The Institutional Tug-of-War: Buying and Selling in 2025

The latest 13F filings for the 2025 fiscal year show a significant divergence in strategy among major funds. While 390 institutional investors added shares, 364 reduced their positions in the most recent quarter, which is a near-even split that points to a lack of clear directional conviction in the market. This isn't a market-wide consensus; it's a battle of wills.

For example, in a massive move, Lone Pine Capital LLC completely removed its position in Q2 2025, selling 3,800,580 shares with an estimated value of $433,760,195. Massachusetts Financial Services Co. /MA/ also made a substantial reduction, removing 1,834,513 shares in Q3 2025. This kind of selling pressure usually signals concern about future earnings or a rotation out of the sector.

But here's the quick math on the other side: Capital World Investors added 1,763,211 shares in Q3 2025, a 51.5% increase in their stake, valued at an estimated $243,569,967. This suggests a belief that the stock is undervalued and the long-term luxury housing demand remains robust. This is defintely a stock where you have to watch who is moving the most shares, not just the net change.

Major Shareholder Activity (Q2/Q3 2025) Shares Traded Estimated Value Action
Lone Pine Capital LLC 3,800,580 $433,760,195 Removed (Sold 100%)
Massachusetts Financial Services Co. /MA/ 1,834,513 $253,419,625 Removed (Sold 91.2%)
Capital World Investors 1,763,211 $243,569,967 Added (Increased 51.5%)
CEO Douglas C. Jr. Yearley 25,000 $3,456,500 Sold (Insider Sale)

Market Response to Ownership and Earnings

The stock market has been sensitive to both the institutional shifts and the company's operational outlook. Following the Q3 2025 earnings report, Toll Brothers, Inc. stock declined by nearly 3.0% in pre-opening trading after the company's guidance for deliveries fell short of expectations, indicating market concern over sluggishness in the back half of 2025. This immediate drop shows how quickly the market prices in forward-looking weakness, even after a strong quarter where the company beat estimates with an EPS of $3.73 versus the $3.59 consensus.

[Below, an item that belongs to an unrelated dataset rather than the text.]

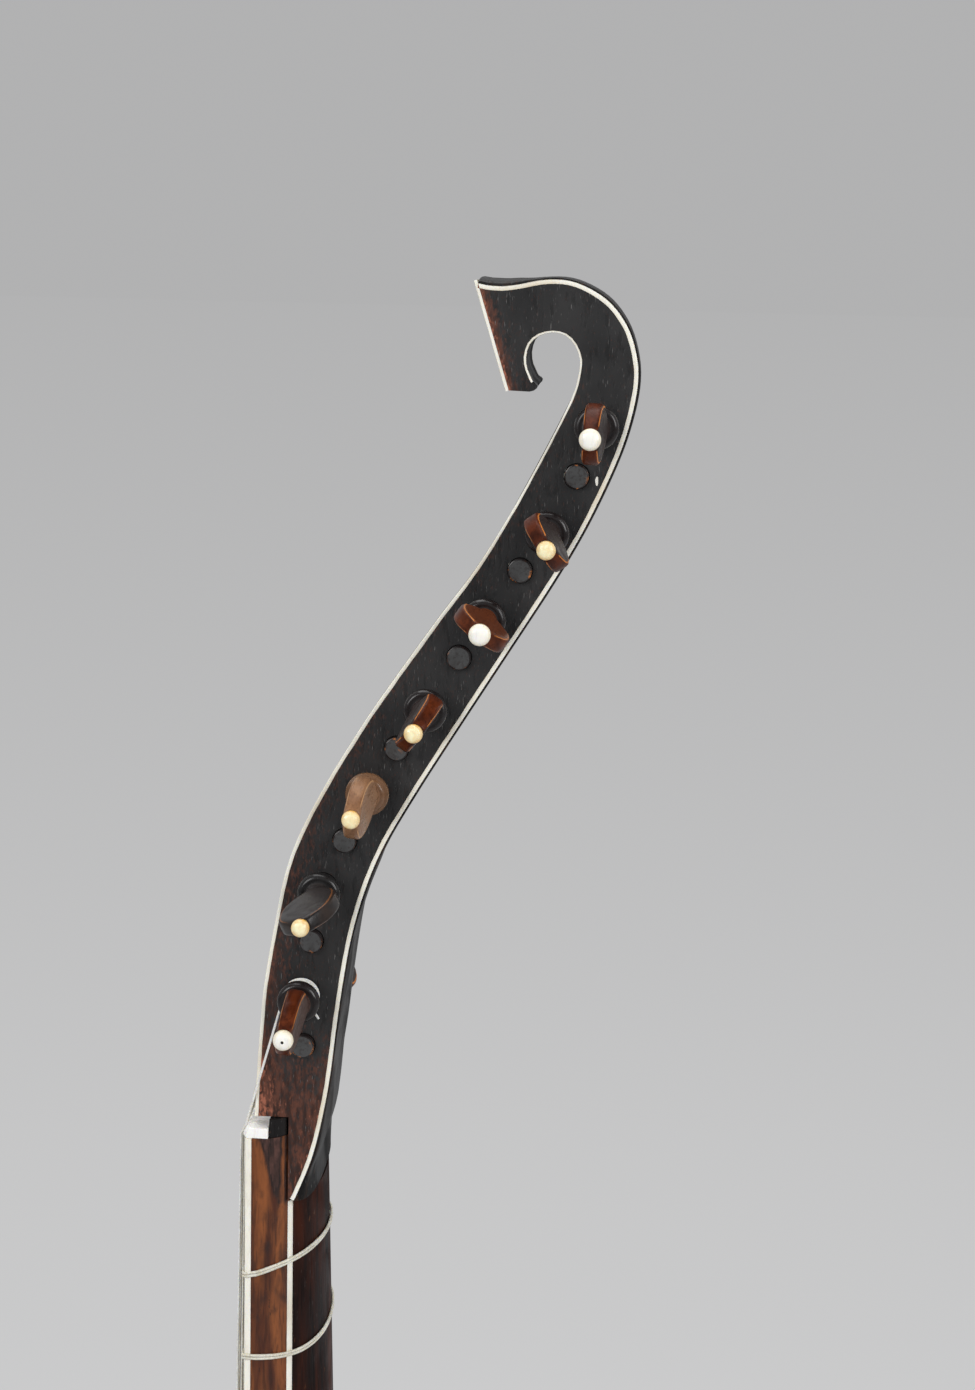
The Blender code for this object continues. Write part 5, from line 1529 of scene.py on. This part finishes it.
@dataclass
class Neck:
    """Neck with its inlaid lines, fingerboard, nut and tied frets."""

    joint_h: float
    half_nut: float = 25.6
    half_body: float = 30.5
    depth_nut: float = 16.8
    depth_body: float = 22.6
    round_nut: float = 2.4
    round_body: float = 2.0
    board_thickness: float = 1.6
    edging: float = 1.5
    line_width: float = 1.3
    line_inlay: float = 1.1
    seam: float = 0.06
    nut_half: float = 25.2
    nut_proud: float = 0.9
    nut_slope: float = 1.8
    nut_depth: float = 5.7
    fret_radius: float = 0.36
    fret_gap: float = 0.04
    strand_shift: float = 0.38
    cents: tuple[float, ...] = (117.1, 193.2, 310.3, 386.3, 503.4, 579.5, 696.6, 813.7)
    rises: tuple[float, ...] = (3.4, -0.8, 0.9, -0.5, 0.7, 0.3, -0.6, 0.5)

    def __post_init__(self) -> None:
        """Find the height of the neck's end under the nut."""
        self.top_h = NUT_FRONT_H - self.seam

    def size(self, h: float) -> Point:
        """Size of the neck at a height.

        Args:
            h: the height.

        Returns:
            The three values.
        """
        share = (NUT_FRONT_H - h) / (NUT_FRONT_H - self.joint_h)
        return (self.half_nut + (self.half_body - self.half_nut) * share,
                self.depth_nut + (self.depth_body - self.depth_nut) * share,
                self.round_nut + (self.round_body - self.round_nut) * share)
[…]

Still, the stock has shown resilience, managing a 9.0% gain since the start of 2025, with a recent 6.6% surge in one week in October 2025, a likely reaction to positive cash flow narratives and deep value signals. The company's commitment to capital return, with a projected share repurchase increase from $500 million to $600 million for fiscal year 2025, is a strong, tangible signal to investors that management believes the stock is undervalued.

Analyst Views: Valuation and Future Outlook

The analyst community views the stock as fundamentally underpriced, despite the near-term housing market risks. The consensus target price is $149.43, with some targets going as high as $165.00. This optimism is grounded in the company's luxury focus, which makes its customers less sensitive to interest rate hikes than the broader market.

For the full fiscal year 2025, Toll Brothers, Inc. reaffirmed its guidance for home sales revenue of $10.9 billion at the midpoint, an adjusted gross margin of 27.25%, and earnings of approximately $14 per diluted share. A Discounted Cash Flow (DCF) analysis suggests the stock is undervalued by 29.9% compared to its intrinsic value of $193.64 per share, based on projected future cash flows. You can dive deeper into the operational levers driving these numbers by Breaking Down Toll Brothers, Inc. (TOL) Financial Health: Key Insights for Investors.

The key takeaway is that analysts are betting on aggressive expansion in community count and strong margins to drive future value, but caution is warranted due to the insider selling and the risk of incentive pressures eroding margins, especially if the macroeconomic environment worsens.